The accelerator generally accepts 6-9 teams every six months to go through its intensive 10-week go-to-market and mentorship-driven program. Other than the investment, Fusion LA also provides free office space in Santa Monica, and access to a network of investors and executives in Silicon Valley and Los Angeles. The recent cohort, launched in September, was held over Zoom due to Covid-19 circumstances. The first two weeks already included sessions with leading Israeli investors such as StageOne, Lightspeed, NFX, Janvest, Vertex & TAU Ventures, as well as workshops around storytelling, B2B sales and product management.

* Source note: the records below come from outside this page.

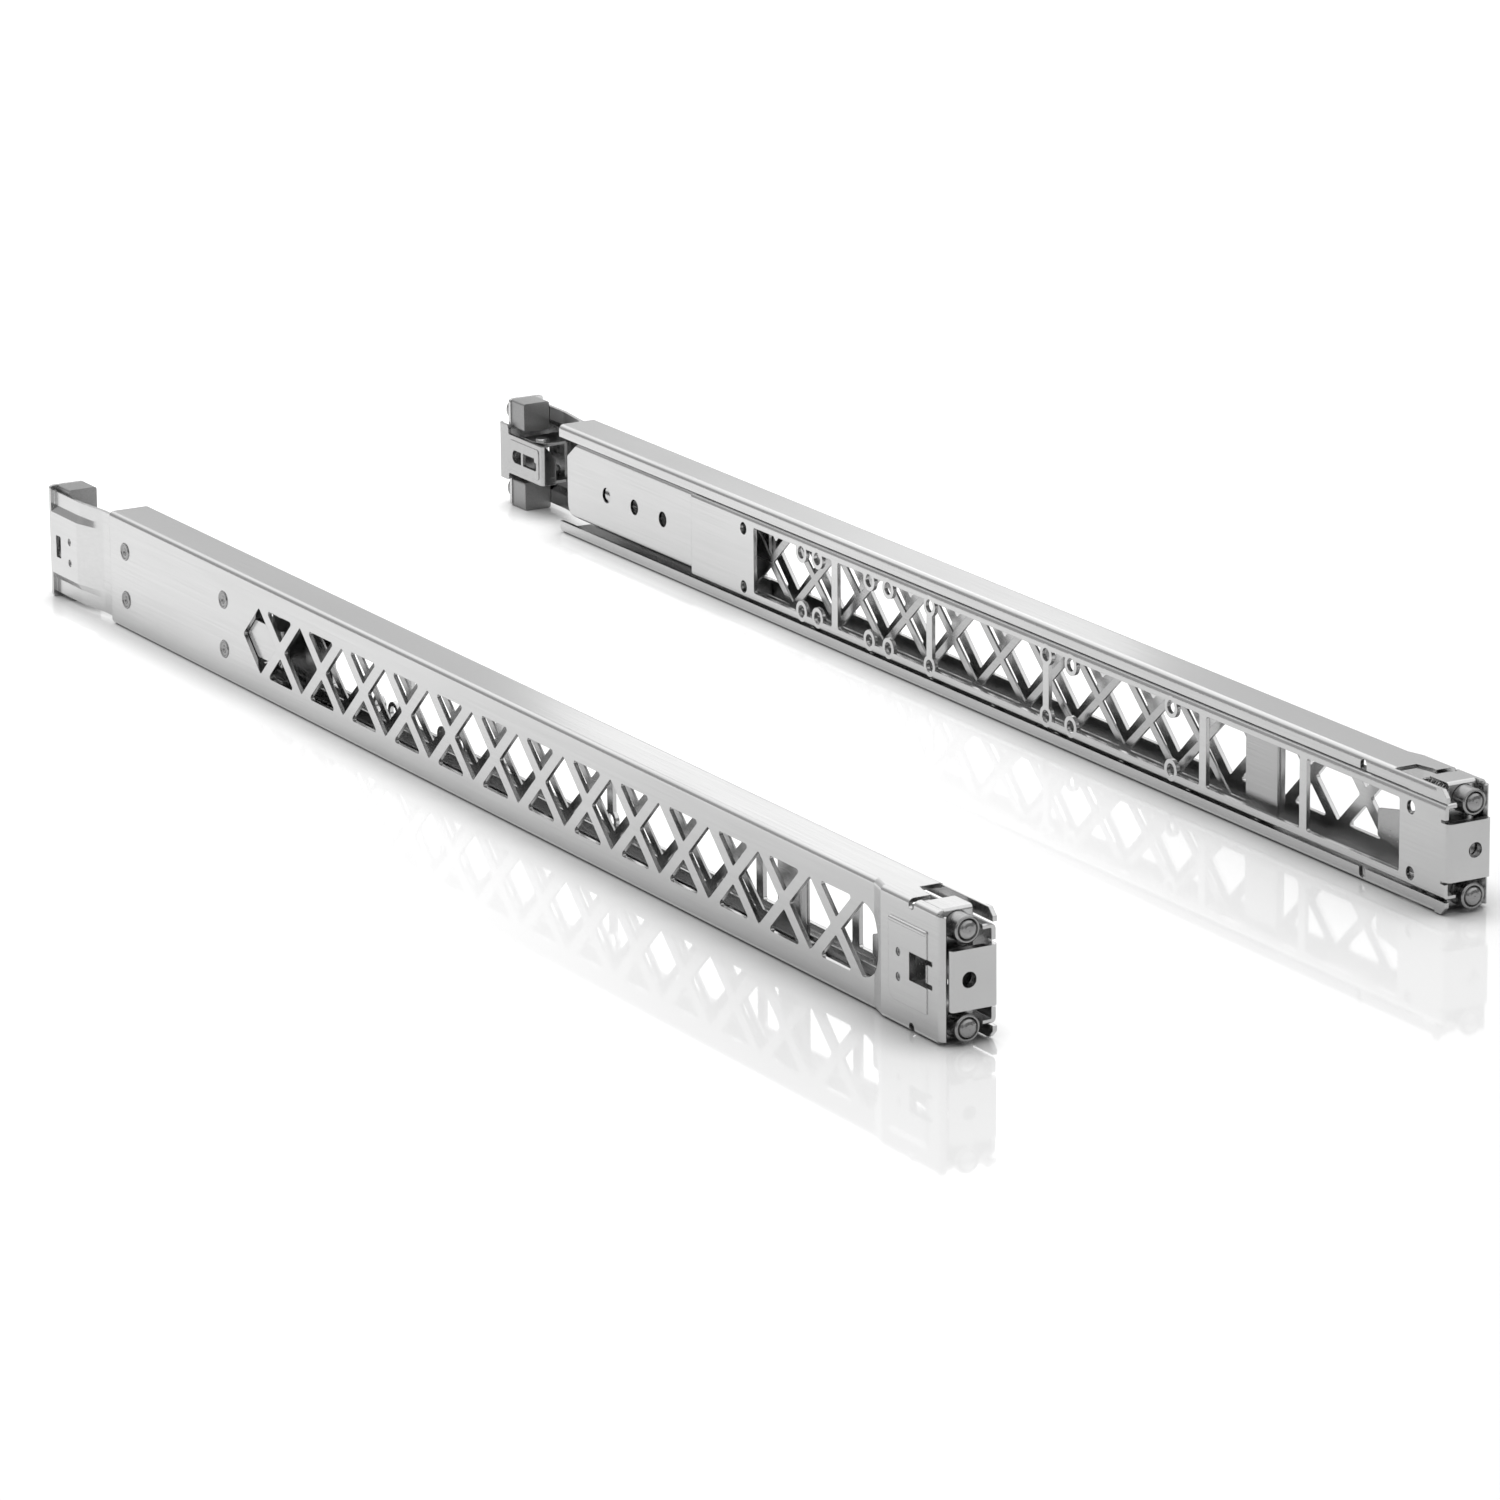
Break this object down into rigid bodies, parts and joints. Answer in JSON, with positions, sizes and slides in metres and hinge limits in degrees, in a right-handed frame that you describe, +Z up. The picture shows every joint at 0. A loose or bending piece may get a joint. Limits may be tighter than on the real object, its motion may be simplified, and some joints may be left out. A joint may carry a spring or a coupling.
{
  "type": "sliding server rail pair",
  "caption": "Pair of ball-bearing slide rails that carry a server in a rack: truss-cut steel channels with telescoping members, depth-adjusting rear brackets and tool-less post ends.",
  "frame": {"origin": "centre of the pair's bounding box on the surface it lies on", "axes": "+Z up; +X from the left rail to the right rail; -Y towards the front ends, +Y towards the rear ends"},
  "size_m": [0.2304, 0.686, 0.043],
  "materials": {
    "rail_steel": "bright zinc-plated sheet steel, satin",
    "member_steel": "bright zinc-plated sheet steel, satin",
    "cage_steel": "bare cold-rolled strip, satin",
    "latch_steel": "zinc-plated sheet steel, satin",
    "block_steel": "sintered steel, nickel-plated, fine matt",
    "turned_steel": "turned steel, satin",
    "fastener_steel": "cold-headed steel",
    "hardened_steel": "ground and polished",
    "spring_wire": "drawn spring wire"
  },
  "bodies": {
    "root": {"left_outer_channel": "rail_steel", "left_front_post_carrier": "rail_steel", "left_carrier_rivets": "fastener_steel", "left_front_post_pins": "turned_steel", "left_sleeve_spring_bottom": "spring_wire", "left_sleeve_spring_top": "spring_wire", "left_front_latch_pin": "hardened_steel", "left_front_latch_spring": "spring_wire", "left_rear_guide": "rail_steel", "left_guide_rivets": "fastener_steel", "right_outer_channel": "rail_steel", "right_front_post_carrier": "rail_steel", "right_carrier_rivets": "fastener_steel", "right_front_post_pins": "turned_steel", "right_sleeve_spring_bottom": "spring_wire", "right_sleeve_spring_top": "spring_wire", "right_front_latch_pin": "hardened_steel", "right_front_latch_spring": "spring_wire", "right_rear_guide": "rail_steel", "right_guide_rivets": "fastener_steel"},
    "left_member": {"left_sliding_member": "member_steel"},
    "left_retainer": {"left_ball_retainer": "cage_steel", "left_bearing_balls": "hardened_steel"},
    "left_rear_bracket": {"left_rear_bracket": "rail_steel", "left_rear_posts": "block_steel", "left_rear_hinge_bracket": "latch_steel", "left_hinge_bracket_rivets": "fastener_steel", "left_rear_latch_pin": "hardened_steel", "left_rear_latch_spring": "spring_wire"},
    "left_rear_latch": {"left_rear_latch": "latch_steel"},
    "left_front_latch": {"left_front_latch": "latch_steel"},
    "left_sleeve_top": {"left_front_sleeve_top": "turned_steel"},
    "left_sleeve_bottom": {"left_front_sleeve_bottom": "turned_steel"},
    "right_member": {"right_sliding_member": "member_steel"},
    "right_retainer": {"right_ball_retainer": "cage_steel", "right_bearing_balls": "hardened_steel"},
    "right_rear_bracket": {"right_rear_bracket": "rail_steel", "right_rear_posts": "block_steel", "right_rear_hinge_bracket": "latch_steel", "right_hinge_bracket_rivets": "fastener_steel", "right_rear_latch_pin": "hardened_steel", "right_rear_latch_spring": "spring_wire"},
    "right_rear_latch": {"right_rear_latch": "latch_steel"},
    "right_front_latch": {"right_front_latch": "latch_steel"},
    "right_sleeve_top": {"right_front_sleeve_top": "turned_steel"},
    "right_sleeve_bottom": {"right_front_sleeve_bottom": "turned_steel"}
  },
  "joints": [
    {"name": "left_member_slide", "type": "slide", "parent": "root", "child": "left_member", "axis": [0, -1, 0], "range_m": [0, 0.15]},
    {"name": "left_retainer_slide", "type": "slide", "parent": "root", "child": "left_retainer", "axis": [0, -1, 0], "range_m": [0, 0.075]},
    {"name": "left_depth_slide", "type": "slide", "parent": "root", "child": "left_rear_bracket", "axis": [0, 1, 0], "range_m": [0, 0.1]},
    {"name": "left_rear_latch_hinge", "type": "hinge", "parent": "left_rear_bracket", "child": "left_rear_latch", "pos_m": [-0.1034, 0.2846, 0.02152], "axis": [0, 0, -1], "range_deg": [0, 20], "stiffness_Nm_per_rad": 0.05, "springref_deg": -11.46, "deforming": ["left_rear_latch_spring"]},
    {"name": "left_front_latch_hinge", "type": "hinge", "parent": "root", "child": "left_front_latch", "pos_m": [-0.10685, -0.3249, 0.02152], "axis": [0, 0, 1], "range_deg": [0, 4], "stiffness_Nm_per_rad": 0.05, "springref_deg": -11.46, "deforming": ["left_front_latch_spring"]},
    {"name": "left_sleeve_bottom_slide", "type": "slide", "parent": "root", "child": "left_sleeve_bottom", "axis": [0, 1, 0], "range_m": [0, 0.0065], "stiffness_N_per_m": 150, "springref_m": -0.003, "deforming": ["left_sleeve_spring_bottom"]},
    {"name": "left_sleeve_top_slide", "type": "slide", "parent": "root", "child": "left_sleeve_top", "axis": [0, 1, 0], "range_m": [0, 0.0065], "stiffness_N_per_m": 150, "springref_m": -0.003, "deforming": ["left_sleeve_spring_top"]},
    {"name": "right_member_slide", "type": "slide", "parent": "root", "child": "right_member", "axis": [0, -1, 0], "range_m": [0, 0.15]},
    {"name": "right_retainer_slide", "type": "slide", "parent": "root", "child": "right_retainer", "axis": [0, -1, 0], "range_m": [0, 0.075]},
    {"name": "right_depth_slide", "type": "slide", "parent": "root", "child": "right_rear_bracket", "axis": [0, 1, 0], "range_m": [0, 0.1]},
    {"name": "right_rear_latch_hinge", "type": "hinge", "parent": "right_rear_bracket", "child": "right_rear_latch", "pos_m": [0.1034, 0.317, 0.02152], "axis": [0, 0, 1], "range_deg": [0, 20], "stiffness_Nm_per_rad": 0.05, "springref_deg": -11.46, "deforming": ["right_rear_latch_spring"]},
    {"name": "right_front_latch_hinge", "type": "hinge", "parent": "root", "child": "right_front_latch", "pos_m": [0.10685, -0.2925, 0.02152], "axis": [0, 0, -1], "range_deg": [0, 4], "stiffness_Nm_per_rad": 0.05, "springref_deg": -11.46, "deforming": ["right_front_latch_spring"]},
    {"name": "right_sleeve_bottom_slide", "type": "slide", "parent": "root", "child": "right_sleeve_bottom", "axis": [0, 1, 0], "range_m": [0, 0.0065], "stiffness_N_per_m": 150, "springref_m": -0.003, "deforming": ["right_sleeve_spring_bottom"]},
    {"name": "right_sleeve_top_slide", "type": "slide", "parent": "root", "child": "right_sleeve_top", "axis": [0, 1, 0], "range_m": [0, 0.0065], "stiffness_N_per_m": 150, "springref_m": -0.003, "deforming": ["right_sleeve_spring_top"]}
  ],
  "couplings": [
    {"joint": "left_retainer_slide", "follows": "left_member_slide", "ratio": 0.5},
    {"joint": "right_retainer_slide", "follows": "right_member_slide", "ratio": 0.5}
  ]
}
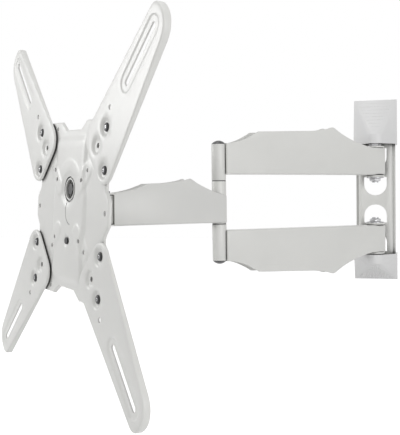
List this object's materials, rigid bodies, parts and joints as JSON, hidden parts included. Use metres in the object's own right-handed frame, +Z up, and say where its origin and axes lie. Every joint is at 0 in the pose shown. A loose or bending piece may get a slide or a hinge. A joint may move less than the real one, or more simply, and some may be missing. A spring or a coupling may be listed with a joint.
{
  "type": "swivel tv wall mount",
  "caption": "Full-motion wall mount for a flat screen: a wall bracket, paired swinging arms, a forearm, and a tilting, levelling screen plate with bolted adapter arms.",
  "frame": {"origin": "on the wall face of the bracket, midway between the two lag-screw holes that stand 220 mm apart and between the two wall arms", "axes": "+X along the wall to the right, +Y square into the wall, +Z up; the screen side is towards -Y"},
  "size_m": [0.5857, 0.5482, 0.4693],
  "materials": {
    "white_paint": "satin powder coat",
    "cover_plastic": "fine satin",
    "zinc_steel": "zinc plated",
    "black_steel": "black oxide",
    "cap_plastic": "gloss",
    "bush_plastic": "plain"
  },
  "bodies": {
    "wall_mount": {"wall_bracket": "white_paint", "cover_top": "cover_plastic", "cover_bottom": "cover_plastic", "pivot_bolt_upper": "zinc_steel", "pivot_bolt_lower": "zinc_steel", "pivot_nuts": "zinc_steel", "pivot_washers": "bush_plastic"},
    "wall_arms": {"arm_upper": "white_paint", "arm_lower": "white_paint", "pivot_sleeves": "zinc_steel", "elbow_tube_upper": "white_paint", "elbow_tube_lower": "white_paint", "elbow_shaft": "zinc_steel", "elbow_nut": "zinc_steel", "elbow_cap_upper": "cap_plastic", "elbow_cap_lower": "cap_plastic"},
    "forearm": {"forearm": "white_paint", "elbow_tube_middle": "white_paint", "elbow_bushes": "bush_plastic", "swivel_pin": "black_steel"},
    "swivel_head": {"swivel_tube": "white_paint", "swivel_bushes": "bush_plastic", "swivel_bracket": "white_paint"},
    "tilt_head": {"tilt_bracket": "white_paint", "tilt_bolt": "zinc_steel", "tilt_nut": "zinc_steel", "tilt_washers": "bush_plastic", "hub_cup": "white_paint", "hub_bolt": "black_steel", "hub_nut": "zinc_steel"},
    "screen_plate": {"screen_plate": "white_paint", "level_disc": "bush_plastic", "adapter_upper_right": "white_paint", "adapter_upper_left": "white_paint", "adapter_lower_right": "white_paint", "adapter_lower_left": "white_paint", "adapter_screws": "zinc_steel", "adapter_nuts": "zinc_steel", "level_screw": "black_steel", "level_nut": "zinc_steel"}
  },
  "joints": [
    {"name": "wall_swivel", "type": "hinge", "parent": "wall_mount", "child": "wall_arms", "pos_m": [0, -0.045, 0], "axis": [0, 0, 1], "range_deg": [-42, 137]},
    {"name": "elbow_swivel", "type": "hinge", "parent": "wall_arms", "child": "forearm", "pos_m": [-0.21046, -0.23718, 0], "axis": [0, 0, -1], "range_deg": [-120, 120]},
    {"name": "head_swivel", "type": "hinge", "parent": "forearm", "child": "swivel_head", "pos_m": [-0.33479, -0.35516, 0], "axis": [0, 0, 1], "range_deg": [-66, 66]},
    {"name": "head_tilt", "type": "hinge", "parent": "swivel_head", "child": "tilt_head", "pos_m": [-0.34959, -0.37143, -0.00715], "axis": [0.7396, -0.673, 0], "range_deg": [-2.1, 17.9]},
    {"name": "plate_level", "type": "hinge", "parent": "tilt_head", "child": "screen_plate", "pos_m": [-0.36788, -0.39153, 0.01976], "axis": [-0.6722, -0.7387, 0.0506], "range_deg": [-0.5, 5.5]}
  ]
}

The following weeks were followed by over 100 Zoom sessions with US-based investors, executives and mentors.
"The idea was to set up something that would be slightly different to what we see in the local ecosystem," explained Katsovich. "There are amazing players in the local funding scene and there is a lot of competition. There are really many good actors who are doing great things and making a lot of money for their investors. But when you look at it from a 10, 20 and 30-year perspective we think that making money is just one play. You need to know how to do that well, but the second play is to build an accelerator that allows us to provide added value to our entrepreneurs from the first moment they come to us. That is the reason we wanted to build Fusion LA as an accelerator that has an investment fund above it rather than the other way round. Our interests are aligned with those of the entrepreneurs from the start and we aim to help them raise their next significant round, which is usually for several millions of dollars."
According to data collected by Pitchbook, over the last 10 years seed funding in Israel has become stagnant at around $150 million a year. However, the average seed round has doubled between 2010 and 2020, meaning there are less rounds taking place, and creating a funding gap for first-time founders.
"Fewer seed rounds every year led to a pre-seed stage in which the investors are accelerators, incubators and angel investors who give what are usually first-time entrepreneurs the initial fuel they need to get off the ground," said Katsovich. "This is the category in which we are competing. There isn't the same kind of competition you see in the seed round but there is still plenty of competition because many entrepreneurs have recognized this opportunity."
Fusion LA launched during the pandemic its new process in which entrepreneurs receive a term sheet for investment within just three weeks of their approach, assuming of course the response is positive. "That is the way we did it with all 13 of our investments so far this year," said Katsovich.
"We have been running for three years and have invested in 49 companies. Over 30 of them have raised a significant seed round averaging $2.5-3 million, with the 13 we invested in this year obviously not yet at that stage," added Katsovich. "At the early stages in which we invest you never really know if the startup will be a success. You are betting on the team and the opportunity. We usually invest in very strong teams and in entrepreneurs in which we really believe in and want to work with.
"There is a lot of intuition involved in the pre-seed and seed stages. Many investors operate according to their gut instinct and first impression. It is a little like a first date in which you already decide after a few minutes if you want to continue and spend time with this person and work with them. Of course, all the rest of the parameters need to be aligned, they need to be solving a valid problem, display a potential product and more, but ultimately the interpersonal parameter is very significant."